It's Just a Graduation
on the surface it's a big moment, but it's everything behind it that gets me
Last week I watched my son walk across the stage in his blue robe to receive a large engulfing hug from his dad along with his high school diploma. I listened to wonderful speeches from his fellow classmates, and felt all the joy and relief of this milestone in their lives. Mostly, I watched my boy, sitting silent but attentive in the front row, unable to keep myself from reflecting on all that has led up to and fed into this moment. He grabbed at the curls that fall over his forehead, twisting them absentmindedly as he often does, and I meandered into the small streams and tributaries of his life, traveling them like waterways that lead ever so slowly and quietly until they gather into one great rushing moment. This moment isn’t the end, and it isn’t everything. But it is a turning point. And I can’t help but look back even as we look ahead to all that comes next for him.

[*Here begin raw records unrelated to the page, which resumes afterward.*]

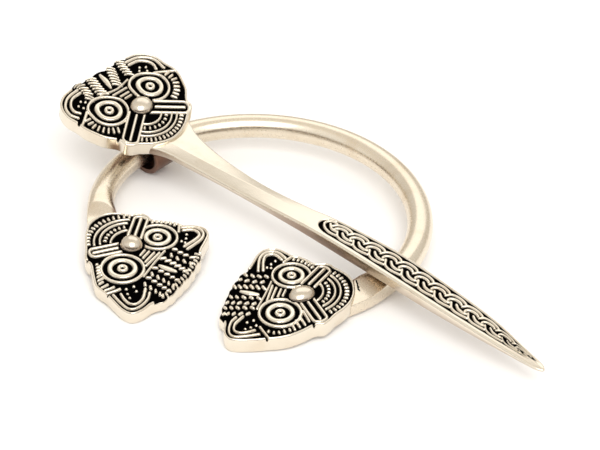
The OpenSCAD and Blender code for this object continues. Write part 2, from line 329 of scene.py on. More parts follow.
# A head in millimetres from its middle: x to the outer side, y along the muzzle.
mask_outline = [
    (-5.9, 3.75), (-5.75, 4.6), (-5.25, 5.15), (-4.75, 5.9), (-3.95, 6.8), (-2.8, 7.4), (-1.2, 7.65),
    (0.5, 7.4), (1.9, 6.7), (3.0, 5.85), (3.9, 5.35), (4.65, 4.75), (4.75, 4.1), (5.1, 3.5), (5.95, 2.55),
    (6.85, 1.25), (7.6, -0.1), (8.05, -1.35), (8.6, -2.9), (9.0, -4.6), (8.85, -5.75), (8.0, -6.3),
    (6.8, -6.45), (5.5, -6.35), (4.75, -6.75), (4.1, -7.15), (3.3, -6.95), (2.6, -7.05), (1.8, -6.8),
    (1.1, -6.75), (0.3, -6.5), (-0.5, -6.4), (-1.1, -6.05), (-1.9, -5.95), (-2.5, -5.5), (-3.3, -5.35),
    (-3.8, -4.75), (-4.5, -4.35), (-5.6, -4.05), (-6.7, -3.75), (-7.6, -3.2), (-8.1, -2.35), (-8.05, -1.45),
    (-7.5, -0.55), (-6.95, 0.25), (-6.85, 1.0), (-6.4, 1.9), (-5.75, 2.85)]
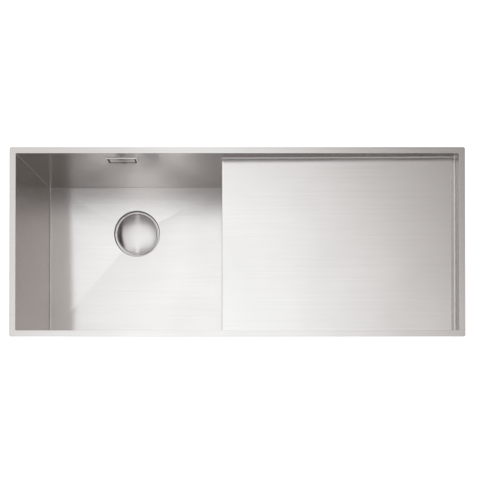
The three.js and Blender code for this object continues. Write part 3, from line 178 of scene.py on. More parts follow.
def choose(pick: Pick, test: Callable[[Vector, Vector], bool]) -> None:
    """Selects, in edit mode, the parts that pass a test.

    Args:
        pick: whether corners, edges or faces are selected.
        test: takes a part's middle and its normal, or an edge's direction.
    """
    bpy.ops.mesh.select_mode(type=pick.value)
    bpy.ops.mesh.select_all(action="DESELECT")
    mesh = bpy.context.object.data
    form = bmesh.from_edit_mesh(mesh)
    if pick is Pick.VERTS:
        parts = [(vert, vert.co, vert.normal) for vert in form.verts]
    elif pick is Pick.FACES:
        parts = [(face, face.calc_center_median(), face.normal) for face in form.faces]
    else:
        ends = [(edge, edge.verts[0].co, edge.verts[1].co) for edge in form.edges]
        parts = [(edge, (start + end) / 2, (end - start).normalized()) for edge, start, end in ends]
    for part, middle, direction in parts:
        if test(middle, direction):
            part.select_set(True)
    form.select_flush_mode()
    bmesh.update_edit_mesh(mesh)


def choose_facing(*looks: Sequence[float]) -> None:
    """Selects, in edit mode, the faces that look in one of these directions."""
    choose(Pick.FACES, lambda _, normal: any(normal.dot(Vector(look)) > ALIGNED for look in looks))


def near(value: float, target: float, reach: float = 0.05 * MM) -> bool:
    """Says whether two lengths are the same, within a reach."""
    return abs(value - target) < reach


def eased(corners: Sequence[Corner], steps: int = 5, closed: bool = True) -> Outline:
    """Rounds the corners of an outline.

    Args:
        corners: points as (across, up), or (across, up, radius) where the corner is round.
        steps: the number of steps along each round corner.
        closed: whether the last point leads back to the first.

    Returns:
        The points of the rounded outline.
    """
    points: Outline = []
    count = len(corners)
    for index, corner in enumerate(corners):
        here = Vector(corner[:2])
        at_end = not closed and index in (0, count - 1)
        if len(corner) < 3 or corner[2] <= 0 or at_end:
            points.append(tuple(here))
            continue
        before = Vector(corners[index - 1][:2]) - here
        after = Vector(corners[(index + 1) % count][:2]) - here
        half = before.angle(after) / 2
        reach = min(corner[2] / math.tan(half), before.length * HALF_SIDE, after.length * HALF_SIDE)
        radius = reach * math.tan(half)
        centre = here + (before.normalized() + after.normalized()).normalized() * radius / math.sin(half)
        start = here + before.normalized() * reach - centre
        end = here + after.normalized() * reach - centre
        turn = start.angle_signed(end)
        for step in range(steps + 1):
            spoke = start.copy()
            spoke.rotate(Matrix.Rotation(-turn * step / steps, 2))
            points.append(tuple(centre + spoke))
    return points


def rectangle(length: float, height: float, radius: float, middle: Corner = (0, 0)) -> Outline:
    """Returns the outline of a rectangle with round corners about its middle."""
    (across, up), x, y = middle, length / 2, height / 2
    corners = ((across + x, up + y), (across - x, up + y), (across - x, up - y), (across + x, up - y))
    return eased([(*corner, radius) for corner in corners], steps=6)


def wire(name: str, points: Sequence[Vector], closed: bool = False) -> Piece:
    """Draws a run of edges, corner by corner, from a plane that is merged into one point.

    Args:
        name: the run's name.
        points: its corners in order.
        closed: whether the last corner is joined to the first.

    Returns:
        The run, without faces.
    """
    deselect()
    bpy.ops.mesh.primitive_plane_add(size=MM, location=points[0])
    piece = newest(name)
    with editing(piece):
        on_all(bpy.ops.mesh.merge, type="CENTER")
        for here, there in zip(points, points[1:]):
            bpy.ops.mesh.extrude_vertices_move(TRANSFORM_OT_translate={"value": there - here})
        if closed:
            ends = (points[0], points[-1])
            choose(Pick.VERTS, lambda middle, _: any((middle - end).length < MERGE for end in ends))
            bpy.ops.mesh.edge_face_add()
    return piece


def turned(
    name: str,
    profile: Sequence[Corner],
    steps: int = 96,
    centre: Vector = ORIGIN,
    axis: Run = Run.Z,
    corner_steps: int = 5,
) -> Piece:
    """Spins a profile into a closed round body.

    Args:
        name: the piece's name.
        profile: its corners as (radius, height) or (radius, height, corner radius). One that starts on the
            axis ends there too, and any other leads back to its start.
        steps: the number of steps round the full circle.
        centre: where the profile's (0, 0) lies.
        axis: the axis that heights run along.
        corner_steps: the number of steps along each of the profile's round corners.

    Returns:
        The round body.
    """
    closed = profile[0][0] > 0
    points = [Vector((across, 0, up)) for across, up in eased(profile, corner_steps, closed)]
    piece = wire(name, points, closed)
    with editing(piece):
        on_all(bpy.ops.mesh.spin, steps=steps, angle=2 * math.pi, center=(0, 0, 0), axis=(0, 0, 1))
        on_all(bpy.ops.mesh.remove_doubles, threshold=MERGE)
        on_all(bpy.ops.mesh.normals_make_consistent, inside=False)
    piece.rotation_euler = {Run.X: (0, QUARTER, 0), Run.Y: (-QUARTER, 0, 0), Run.Z: (0, 0, 0)}[axis]
    piece.location = centre
    return settle(piece)


def drawn_out(name: str, outline: Outline, run: Run, low: float, high: float) -> Piece:
    """Fills an outline and extrudes it along an axis.

    Args:
        name: the piece's name.
        outline: its points, in the two axes that the run leaves.
        run: the axis of the extrusion.
        low: where it starts.
        high: where it ends.

    Returns:
        The closed bar or plate.
    """
    piece = wire(name, [run.place(across, up, low) for across, up in outline], closed=True)
    with editing(piece):
        on_all(bpy.ops.mesh.edge_face_add)
        bpy.ops.mesh.extrude_region_move(TRANSFORM_OT_translate={"value": run.place(0, 0, high - low)})
        on_all(bpy.ops.mesh.normals_make_consistent, inside=False)
    return piece


def peg(
    name: str,
    radius: float,
    low: float,
    high: float,
    axis: Run = Run.Z,
    steps: int = 32,
    centre: Vector = ORIGIN,
) -> Piece:
    """Spins a plain round bar along an axis, as a start for a boss or as a drill."""
    return turned(name, [(0, low), (radius, low), (radius, high), (0, high)], steps, centre, axis)


def sliced(height: float, upper: bool, fill: bool = False) -> None:
    """Cuts the mesh in edit mode at a height and keeps what lies above or below it."""
    settings = {"plane_co": (0, 0, height), "plane_no": (0, 0, 1), "use_fill": fill, "threshold": ON_PLANE}
    on_all(bpy.ops.mesh.bisect, clear_inner=upper, clear_outer=not upper, **settings)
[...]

Ari means "lion" or "brave." If you know him, his personality is not exactly lion-ish. His bravery is a quieter sort.
When we decided to move back to the USA, Ari was in the middle of his junior year, having just studied all summer to raise his SAT score over 100 pts. He served in Student Council every year and as a class rep. He had taken multiple AP courses and was poised to complete the AP Capstone his senior year. He loved his basketball team. He was faithful and loyal and his friends loved him. Moving back for his senior year didn't make a lot of sense. Of all our kids, he was the one it would hurt the most.
From the beginning, we shared and talked with him about the decision. He was against it at first. But as we talked and prayed, he began to soften and by the time we made the decision he was on board, though with plenty of reservations. When we arrived in Springfield last summer, he jumped in and put himself out there, though still in his own quiet way. We could almost feel the amount of energy it was taking for him to bravely become a part of a new class, a new school environment, a new soccer and basketball team, and never with any evidence of a chip on his shoulder or any resentment over what he had to give up.
In a sense, what he gave up are just surface things: the ability to join NHS, or be involved in the student council, hanging back in the wings instead of asserting himself as a leader on the team, not wanting to step on toes as the "new guy".
It was hard to watch him lose some of the academic motivation he had been surrounded by and had avidly taken part in for so many years, but at the same time we understood it. He was dealing with a lot, and something was bound to give. Still, it was hard not to think things like, "If we had waited a year, this wouldn't have happened." What a gift then, what a grace that he kept his head up enough to pursue the ROTC scholarship, and that his reception of it was based on the merit he had already accumulated.
I say all that to say, my heart just bursts for him, because he did give up a lot, and yet I don't think he thinks of it that way. It's probably more me than him. And I burst for him because of all that work he has done that ISN'T surface stuff. The inner work that receives no glory or reward, at least in the eyes of men.
Ari's friend, Eric came to our school as an international student this year. He gave a speech at the graduation, telling his story of coming to PVCA and the things that had impressed and influenced him. At the end of his talk, he shared how he had asked Ari before they left China, "Why are your parents moving back to America for your senior year?" And Ari had said, "Because God told them to." Eric said at the time Ari’s answer didn’t make any sense to him. He didn’t understand it. But now, he said, he does. He sees God's hand in bringing him to this place and this school.
Later, I told Ari he could have said something different, something more like "I don't know" in response to Eric's question. But he didn't, and Eric’s testimony also in a way belongs to him. And though I don't know all the reasons why, nor are all the parts of the story tied neatly into a bow, I do look back and see God's faithfulness to these boys. And I think they are beginning to see it too.
That was so well written…such a hard transition handled with deep faith.